Rome, NY's very own purveyor of fine (and some not-so-fine)
book and bookish goods for readers 0+!
VISITING ROME'S ARTS DISTRICT
When it comes to New York State tourism, the City of Rome may not seem an obvious destination. However, our hometown's Arts District (effectively the 200-block of W. Dominick Street) has become a hub of cultural activity within our region. With movies, live music, literature, and an awesome coffee scene, spending an entire day strolling Downtown is entirely feasible.

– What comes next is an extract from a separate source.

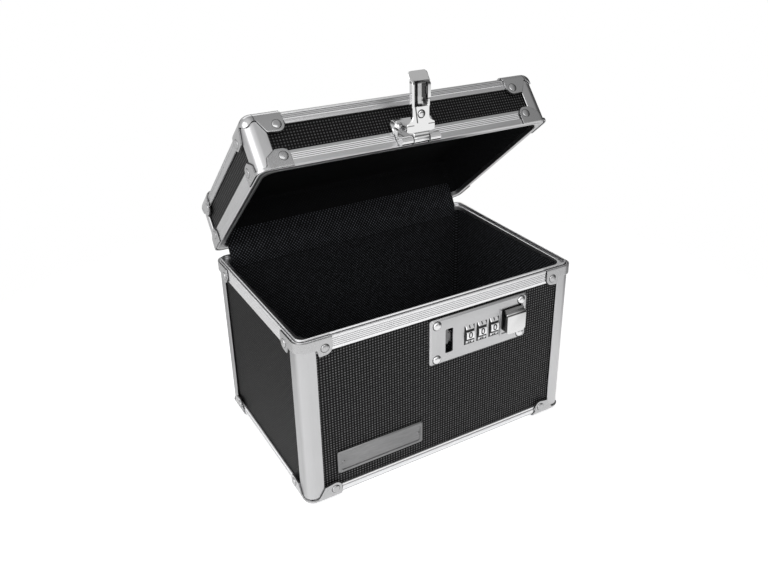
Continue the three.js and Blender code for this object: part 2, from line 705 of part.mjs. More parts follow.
// Case behind the plate: open tray with two dividers that carry the dials' shaft
function lockCase() {
  let shell = box(CASE_LEFT, CASE_RIGHT, BEHIND_PLATE_Y, CASE_BACK_Y, CASE_BOTTOM, CASE_TOP);
  shell = shell.subtract(box(CASE_LEFT + WALL, CASE_RIGHT - WALL, BEHIND_PLATE_Y - 1, CASE_BACK_Y - WALL,
    CASE_BOTTOM + WALL, CASE_TOP - WALL));
  const dividers = [DIVIDER_LEFT, DIVIDER_RIGHT].map((x) => (
    box(x, x + WALL, BEHIND_PLATE_Y + DIVIDER_SETBACK, CASE_BACK_Y - WALL / 2,
      CASE_BOTTOM + WALL / 2, CASE_TOP - WALL / 2)));
  const shaft = tubeX(DIAL_Y, DIAL_Z, SHAFT_RADIUS, DIVIDER_LEFT + WALL / 2, DIVIDER_RIGHT + WALL / 2,
    ROUND_STEPS);
  return join([shell, ...dividers, shaft]);
}

function dial(index) {
  const middle = DIAL_FIRST + index * DIAL_PITCH;
  const sector = 2 * Math.PI / DIAL_NUMBERS;
  const notchHalf = sector * DIAL_NOTCH_SHARE;
  const outline = [];
  for (let i = 0; i < DIAL_NUMBERS; i += 1) {
    const start = (i + 1 / 2) * sector;
    outline.push([DIAL_Y + (DIAL_RADIUS - DIAL_NOTCH) * Math.cos(start),
      DIAL_Z + (DIAL_RADIUS - DIAL_NOTCH) * Math.sin(start)]);
    outline.push(...arc(DIAL_Y, DIAL_Z, DIAL_RADIUS, start + notchHalf, start + sector - notchHalf,
      DIAL_ARC_STEPS));
  }
  return prismX(outline, middle - DIAL_WIDTH / 2, middle + DIAL_WIDTH / 2,
    [circle(DIAL_Y, DIAL_Z, DIAL_BORE, ROUND_STEPS)]);
}

// Release button: flat face, bevelled lower corners, sloping stepped top, square stem behind
function releaseButton() {
  const rear = PLATE_Y + RECESS_DEPTH - CLEAR;
  const front = PLATE_Y - BUTTON_PROUD;
  const rise = (BUTTON_TOP - BUTTON_FLAT_TOP) / (BUTTON_STEPS + 1);
  const profile = [[rear, BUTTON_BOTTOM], [front + BUTTON_EDGE, BUTTON_BOTTOM],
    [front, BUTTON_BOTTOM + BUTTON_EDGE], [front, BUTTON_FLAT_TOP]];
  let y = front;
  for (let i = 1; i <= BUTTON_STEPS; i += 1) {
    const z = BUTTON_FLAT_TOP + i * rise;
    y += BUTTON_STEP_BACK;
    profile.push([y, z - BUTTON_STEP_OUT / 2], [y - BUTTON_STEP_OUT, z]);
  }
  profile.push([y + BUTTON_STEP_BACK / 2, BUTTON_TOP], [rear, BUTTON_TOP]);
  const face = [
    [BUTTON_LEFT + BUTTON_CHAMFER, BUTTON_BOTTOM], [BUTTON_RIGHT - BUTTON_CHAMFER, BUTTON_BOTTOM],
    [BUTTON_RIGHT, BUTTON_BOTTOM + BUTTON_CHAMFER], [BUTTON_RIGHT, BUTTON_TOP - BUTTON_EDGE],
    [BUTTON_RIGHT - BUTTON_EDGE, BUTTON_TOP], [BUTTON_LEFT + BUTTON_EDGE, BUTTON_TOP],
    [BUTTON_LEFT, BUTTON_TOP - BUTTON_EDGE], [BUTTON_LEFT, BUTTON_BOTTOM + BUTTON_CHAMFER],
  ];
  const body = prismX(profile, BUTTON_LEFT, BUTTON_RIGHT).intersect(prismY(face, front - 1, rear + 1));
  return body.add(box(STEM_LEFT, STEM_LEFT + STEM_WIDTH, rear - WALL, PLATE_Y + STEM_END,
    STEM_BOTTOM, STEM_BOTTOM + STEM_HEIGHT));
}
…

If you are visiting from out-of-town (or even if you are just unfamiliar with some of the great offerings in your own area), we highly recommend paying a visit to the following establishments:
FRANCA'S WINE ROOM
Just a few doors down from K&L, you'll find world-class wines, craft beers, and perfectly-paired foods. With live jazz performances weekly, Franca's is the perfect spot for a romantic date night or a gathering with friends.
SUPEROFFICIAL DRINKS & THE COPPER EASEL
Under one convenient roof, you will find two of the most amazing, community-oriented businesses CNY has to offer. Superofficial serves up fantastic coffees, teas, misc. drinks, and small bites with incredible care and enthusiasm for the craft. Meanwhile, The Copper Easel is a gallery and art supply shop with artwork, jewelry, pottery, and more crafted by local artisans.
copperccino's coffee house
Copperccino's serves java crafted from local coffee artisans, along with yummy seasonal drinks. They also have a vast assortment of baked goods, as well as savory options for breakfast, lunch, and dinner. In the warmer months, partake in the pleasant outdoor seating!
THE HISTORIC CAPITOL
In 1928, brothers and theater chain owners Myron and Joseph Kallet constructed a new edifice in Rome. The newly-christened Capitol Theatre served as a first-run movie house and hub of entertainment for generations of Central New Yorkers.
With theater trends changing, the single-screen Capitol struggled to compete with the multiplex cinemas which had become the norm by the mid-1970s. The theater became relatively dormant, but was incorporated into a 501(c)3 nonprofit in 1985 by a group of enthusiastic volunteers. Since then, the Capitol has grown into one of Central New York’s finest curators of arts programs, from live musical theater to independent film.